Nolan is the first director to tap into what has made Batman such a ubiquitous icon since his conception in 1953. Bruce Wayne has always been a purveyor of the road less traveled--believing that to stoop to the levels of implementation that his enemies use would only serve as a detriment. Realistically, though, Batman's difficulty with handling the myriad of fiendish criminals would cease to exist if Bruce Wayne let go of what Joker believes is a smug, self-righteous, sense of entitlement. As Wayne is burning the evidence that traces his Bat to Lucius and Rachel, he tells Alfred, "I see now what I have to become to stop men like him", he realizes that what he must do is the same as what Alfred did in Burma: "burn the forest down". Batman, in the end, finally succumbs. He uses Lucius Fox's sonar creation to create a virtual projection of every living person with a cell phone in Gotham City, the manifestation of an Orwellian society. Like Dent, the Bat is compromising his integrity, but not to measures extreme enough for him to lose himself; he sees what he can inevitably become, and subscribes Lucius Fox, one of his most trusted companions, to be the reason to his temporary madness. Batman is eventually ostracized from the city he has sworn to protect. He sees now that he will always be a symbol of fear, and while his own philosophical and moral beliefs stay firmly grounded, the public will never see him in any other way. Batman, in order to stay pure, must remain in the shadows.
Blasted Comic-Con! In preparation for that damned mecca for the girlfriend-less, I had to publish this a week after TDK came out. While I was there, I was listening to a man dressed up as Heath Ledger's Joker talk to a production crew covering the convention, he was talking about why people are drawn to the character of Batman, and why they continue to do so today.
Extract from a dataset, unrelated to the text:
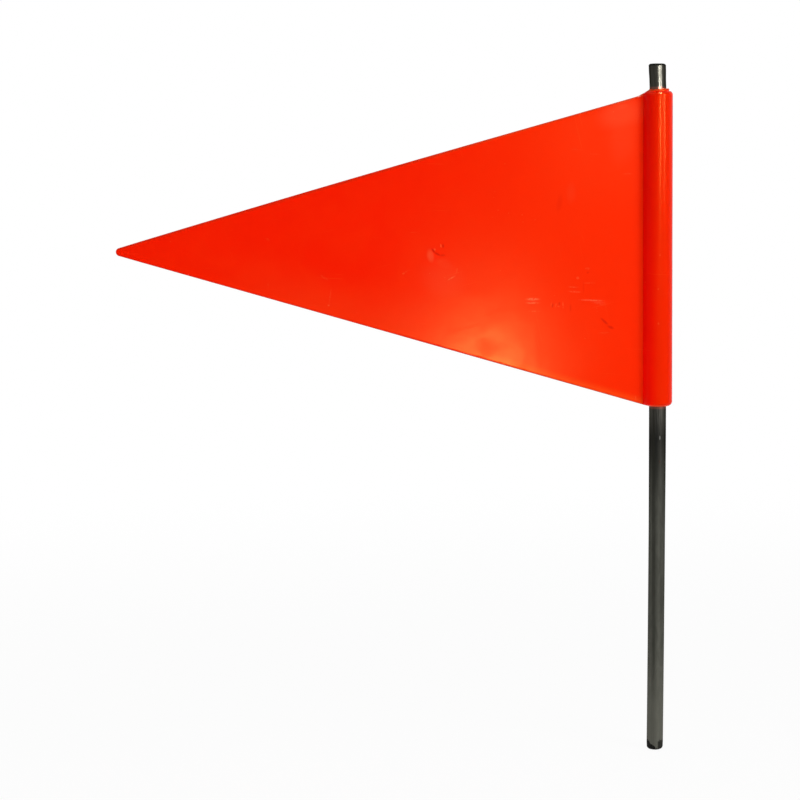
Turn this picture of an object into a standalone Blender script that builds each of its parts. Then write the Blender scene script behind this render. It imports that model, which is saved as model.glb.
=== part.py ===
"""Marker flag: a moulded triangular pennant that turns on a round steel rod.

The rod stands on the origin and runs up +Z. The pennant's plate lies in the XZ plane and points to -X.
All sizes are in metres.
"""

import math

import bmesh
import bpy
from mathutils import Vector

# Rod
ROD_LENGTH = 0.500
ROD_DIAMETER = 0.012
ROD_HEAD_CHAMFER = 0.0010
ROD_FOOT_ROUND = 0.0025

# Sleeve, the round tube along the pennant's wide end
HEAD_STUB = 0.018  # rod that stands above the sleeve
SLEEVE_LENGTH = 0.229
SLEEVE_WALL = 0.0044
BORE_CLEARANCE = 0.0003  # between the rod and the bore, on the radius
BORE_LEAD_IN = 0.0005
RIM_WALL = 0.0020  # raised rim round the bore's upper mouth
RIM_HEIGHT = 0.0018
RIM_ROUND = 0.0006
SHOULDER_DROP = 0.0028  # height of the rounded shoulder below the rim
SLEEVE_FOOT_ROUND = 0.0036

# Plate
PLATE_REACH = 0.3945  # from the rod's axis to the tip
PLATE_THICKNESS = 0.0030
PLATE_EDGE_ROUND = 0.0012
PLATE_TOP_DROP = 0.0038  # from the sleeve's top down to the plate's upper edge
PLATE_FOOT_RISE = 0.0015  # from the sleeve's foot up to the plate's lower edge
TIP_RADIUS = 0.0030
ROOT_FILLET = 0.0010  # where the plate runs into the sleeve
FILLET_SINK = 0.00004  # how far the fillet's edges are sunk below the faces that they meet

# Smoothness of the round stretches
TURN_STEPS = 64
ARC_STEPS = 6
TIP_STEPS = 12
EDGE_STEPS = 3
SHARP_ANGLE = math.radians(35)

ROD_RADIUS = ROD_DIAMETER / 2
BORE_RADIUS = ROD_RADIUS + BORE_CLEARANCE
SLEEVE_RADIUS = BORE_RADIUS + SLEEVE_WALL
WALL_MIDDLE = BORE_RADIUS + SLEEVE_WALL / 2  # how far in the plate's solid runs, measured from the axis
SLEEVE_FOOT_HEIGHT = ROD_LENGTH - HEAD_STUB - SLEEVE_LENGTH
FOOT_ROUND = min(SLEEVE_FOOT_ROUND, SLEEVE_WALL - BORE_LEAD_IN)
EDGE_ROUND = min(PLATE_EDGE_ROUND, 0.45 * PLATE_THICKNESS, 0.8 * TIP_RADIUS)


def clear_scene():
    for item in list(bpy.data.objects):
        bpy.data.objects.remove(item, do_unlink=True)


def plain_material(name, colour, roughness, metallic):
    material = bpy.data.materials.new(name)
    material.use_nodes = True
    shader = material.node_tree.nodes["Principled BSDF"]
    shader.inputs["Base Color"].default_value = (*colour, 1.0)
    shader.inputs["Roughness"].default_value = roughness
    shader.inputs["Metallic"].default_value = metallic
    return material


def arc(centre, radius, start, end, steps=ARC_STEPS, height=None):
    """Points of an arc from one angle to another in degrees. A height of its own makes it elliptic."""
    points = []
    for step in range(steps + 1):
        angle = math.radians(start + (end - start) * step / steps)
        across = centre[0] + radius * math.cos(angle)
        up = centre[1] + (height or radius) * math.sin(angle)
        points.append((across, up))
    return points


def turned(profile):
    """A solid turned round Z from (radius, height) points, closed by a flat face at each end."""
    shape = bmesh.new()
    points = [shape.verts.new((radius, 0, height)) for radius, height in profile]
    edges = [shape.edges.new(pair) for pair in zip(points, points[1:])]
    bmesh.ops.spin(
        shape,
        geom=points + edges,
        cent=(0, 0, 0),
        axis=(0, 0, 1),
        angle=math.tau,
        steps=TURN_STEPS,
        use_merge=True,
    )
    bmesh.ops.holes_fill(shape, edges=shape.edges, sides=0)
    bmesh.ops.recalc_face_normals(shape, faces=shape.faces)
    return shape


def extruded(outline, run):
    """A closed prism from the corners of a flat face and the vector that it runs along."""
    shape = bmesh.new()
    face = shape.faces.new([shape.verts.new(corner) for corner in outline])
    grown = bmesh.ops.extrude_face_region(shape, geom=[face], use_keep_orig=True)
    moved = [part for part in grown["geom"] if isinstance(part, bmesh.types.BMVert)]
    bmesh.ops.translate(shape, verts=moved, vec=run)
    bmesh.ops.recalc_face_normals(shape, faces=shape.faces)
    return shape


def placed(name, shape, height, material=None):
    mesh = bpy.data.meshes.new(name)
    shape.to_mesh(mesh)
    shape.free()
    mesh.shade_smooth()
    mesh.set_sharp_from_angle(angle=SHARP_ANGLE)
    item = bpy.data.objects.new(name, mesh)
    item.location.z = height
    if material:
        mesh.materials.append(material)
    bpy.context.scene.collection.objects.link(item)
    return item


def combined(item, operation, shape_name, shape):
    """Joins a helper shape to an object, or cuts it out, and keeps the helper as a hidden guide."""
    helper = placed(shape_name, shape, item.location.z)
    helper.hide_render = True
    helper.display_type = "WIRE"
    step = item.modifiers.new(shape_name, "BOOLEAN")
    step.operation = operation
    step.object = helper
    step.solver = "EXACT"


def rod_profile():
    foot = arc((ROD_RADIUS - ROD_FOOT_ROUND, ROD_FOOT_ROUND), ROD_FOOT_ROUND, -90, 0)
    head = [(ROD_RADIUS, ROD_LENGTH - ROD_HEAD_CHAMFER), (ROD_RADIUS - ROD_HEAD_CHAMFER, ROD_LENGTH)]
    return [*foot, *head]


def sleeve_profile():
    """The sleeve's outside: a rounded foot, a straight side, a rounded shoulder and a raised rim."""
    rim_radius = min(BORE_RADIUS + RIM_WALL, SLEEVE_RADIUS - RIM_ROUND)
    side_top = SLEEVE_LENGTH - RIM_HEIGHT - SHOULDER_DROP
    foot = arc((SLEEVE_RADIUS - FOOT_ROUND, FOOT_ROUND), FOOT_ROUND, -90, 0)
    shoulder = arc((rim_radius, side_top), SLEEVE_RADIUS - rim_radius, 0, 90, height=SHOULDER_DROP)
    rim = arc((rim_radius - RIM_ROUND, SLEEVE_LENGTH - RIM_ROUND), RIM_ROUND, 0, 90, EDGE_STEPS)
    return [*foot, *shoulder, *rim]


def bore_profile():
    """The bore with a lead-in at each mouth, run past both ends of the sleeve."""
    past = 2 * BORE_LEAD_IN
    mouth = BORE_RADIUS + BORE_LEAD_IN + past
    return [
        (mouth, -past),
        (BORE_RADIUS, BORE_LEAD_IN),
        (BORE_RADIUS, SLEEVE_LENGTH - BORE_LEAD_IN),
        (mouth, SLEEVE_LENGTH + past),
    ]


def plate_slope(root_half):
    """Angle between an edge and the plate's centre line, for edges that touch the tip's round."""
    run = PLATE_REACH - TIP_RADIUS - SLEEVE_RADIUS
    return math.atan2(root_half, run) - math.asin(TIP_RADIUS / math.hypot(root_half, run))


def plate_outline():
    """Corners of the plate's front face, from inside the sleeve's wall round the tip and back."""
    top = SLEEVE_LENGTH - PLATE_TOP_DROP
    middle = (top + PLATE_FOOT_RISE) / 2
    slope = plate_slope(top - middle)
    inner_half = top - middle + (SLEEVE_RADIUS - WALL_MIDDLE) * math.tan(slope)
    turn = math.degrees(slope)
    tip = arc((TIP_RADIUS - PLATE_REACH, middle), TIP_RADIUS, 90 + turn, 270 - turn, TIP_STEPS)
    flat = [(-WALL_MIDDLE, middle + inner_half), *tip, (-WALL_MIDDLE, middle - inner_half)]
    return [(across, -PLATE_THICKNESS / 2, up) for across, up in flat]


def plate_shape():
    shape = extruded(plate_outline(), Vector((0, PLATE_THICKNESS, 0)))
    rims = [edge for edge in shape.edges if edge.verts[0].co.y * edge.verts[1].co.y > 0]
    bmesh.ops.bevel(
        shape,
        geom=rims,
        offset=EDGE_ROUND,
        affect="EDGES",
        segments=EDGE_STEPS,
        profile=0.5,
        material=-1,
    )
    return shape


def root_shape():
    """The fillet strips on both sides of the plate, with a web inside the plate and the sleeve's wall."""
    face = PLATE_THICKNESS / 2 - FILLET_SINK
    side = SLEEVE_RADIUS - FILLET_SINK
    reach = side + ROOT_FILLET
    up = face + ROOT_FILLET
    centre = (-math.sqrt(reach * reach - up * up), up)
    swing = math.degrees(math.asin(up / reach))
    front = arc(centre, ROOT_FILLET, -90, -swing)
    front.append((-WALL_MIDDLE, face))
    back = [(across, -deep) for across, deep in reversed(front)]
    foot = max(FOOT_ROUND, PLATE_FOOT_RISE + EDGE_ROUND)
    top = SLEEVE_LENGTH - max(RIM_HEIGHT + SHOULDER_DROP, PLATE_TOP_DROP + EDGE_ROUND)
    outline = [(across, deep, foot) for across, deep in front + back]
    return extruded(outline, Vector((0, 0, top - foot)))


def make_rod():
    steel = plain_material("dark_steel", (0.085, 0.082, 0.070), 0.42, 1.0)
    placed("rod", turned(rod_profile()), 0.0, steel)


def make_pennant():
    plastic = plain_material("orange_red_plastic", (0.950, 0.022, 0.001), 0.28, 0.0)
    pennant = placed("pennant", plate_shape(), SLEEVE_FOOT_HEIGHT, plastic)
    combined(pennant, "UNION", "sleeve_shape", turned(sleeve_profile()))
    combined(pennant, "UNION", "root_shape", root_shape())
    combined(pennant, "DIFFERENCE", "bore_shape", turned(bore_profile()))


clear_scene()
make_rod()
make_pennant()
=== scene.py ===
"""Looks of the marker flag: a moulded pennant that turns on a worn steel rod, in a plain studio.

The rod stands on the origin and runs up +Z. The pennant's plate lies in the XZ plane, with its front
towards -Y and its tip towards -X. All sizes are in metres.
"""

import math
from functools import reduce

import bmesh
import bpy
from mathutils import Matrix, Vector, noise


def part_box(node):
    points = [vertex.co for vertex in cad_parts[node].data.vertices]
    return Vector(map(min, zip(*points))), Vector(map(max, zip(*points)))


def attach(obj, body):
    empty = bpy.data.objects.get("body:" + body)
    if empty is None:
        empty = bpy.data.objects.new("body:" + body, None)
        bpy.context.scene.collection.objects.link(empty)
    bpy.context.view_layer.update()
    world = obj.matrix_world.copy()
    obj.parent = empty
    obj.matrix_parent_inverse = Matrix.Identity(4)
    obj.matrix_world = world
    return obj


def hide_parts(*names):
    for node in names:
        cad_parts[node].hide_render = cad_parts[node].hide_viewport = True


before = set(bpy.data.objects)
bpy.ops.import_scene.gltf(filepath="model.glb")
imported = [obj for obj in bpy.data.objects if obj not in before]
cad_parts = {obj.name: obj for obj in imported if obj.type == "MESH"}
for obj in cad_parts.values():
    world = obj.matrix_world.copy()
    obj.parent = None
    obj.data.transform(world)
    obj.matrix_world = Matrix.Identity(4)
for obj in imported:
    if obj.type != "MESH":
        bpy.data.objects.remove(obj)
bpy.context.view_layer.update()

MM = 0.001

# Sizes read from the frame
ROD_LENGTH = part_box("rod")[1].z
ROD_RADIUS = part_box("rod")[1].x
SLEEVE_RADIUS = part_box("pennant")[1].x
SLEEVE_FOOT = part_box("pennant")[0].z
SLEEVE_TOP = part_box("pennant")[1].z
PLATE_REACH = -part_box("pennant")[0].x
SLEEVE_LENGTH = SLEEVE_TOP - SLEEVE_FOOT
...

To sum it up, The Joker talked about moral complexity, how ambiguity, or the grey areas in life, are the ones that define us the most. Batman, he said, is essentially about men who has lost something, and how they cope with it. Ultimately, Batman is just like any other hero's journey, it's main purpose is to maintain that good, no matter how dark the night is, will still be the victor. There was a slight pause between the Joker and the the production crew, it was kind of awkward, then the Joker finally broke the tension, "or people just might like shit blowing up?" That's probably the case.